Summary
Thomas Lloyd-Jones of Zenz Capital discusses how Basel III/IV regulations are forcing European banks to retreat from lower middle market real estate lending, creating a widening gap for opportunistic private credit funds. He distinguishes between good risk premia (liquidity-driven) and bad risk premia (credit risk-driven), and explains his firm's focus on transitional assets with active underwriting and short-term capital deployment.
- The dominant media narrative conflates direct lending with all private credit, overlooking real estate and asset-backed lending.
- European banks are increasingly focused on large, vanilla syndicated loans due to regulatory capital constraints.
- Only 14% of bank lending in Europe is cross-border, reflecting fragmented markets and regulatory complexity.
- Private credit funds can earn a liquidity premium by lending in areas banks avoid, such as transitional real estate assets.
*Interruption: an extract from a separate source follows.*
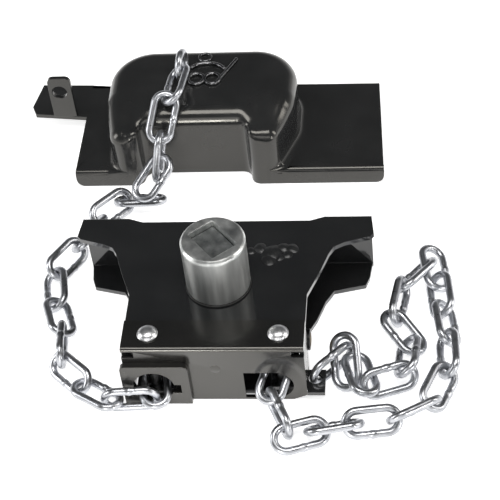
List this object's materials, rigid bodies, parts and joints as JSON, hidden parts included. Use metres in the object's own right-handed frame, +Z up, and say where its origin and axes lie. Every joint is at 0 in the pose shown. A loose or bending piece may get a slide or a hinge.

- The speaker's firm focuses on short-term (12-24 month) loans for pre-stabilized or development assets with active business plan involvement.
- Geopolitical uncertainty and interest rate trajectory shifts are creating stress in European middle market real estate, increasing deal flow for opportunistic lenders.
- The speaker prefers shorter-duration credit positions as there is no yield curve premium for longer-term private credit.
- Student housing in the UK is supported by strong university reputations and supply-demand imbalances, but requires careful market selection.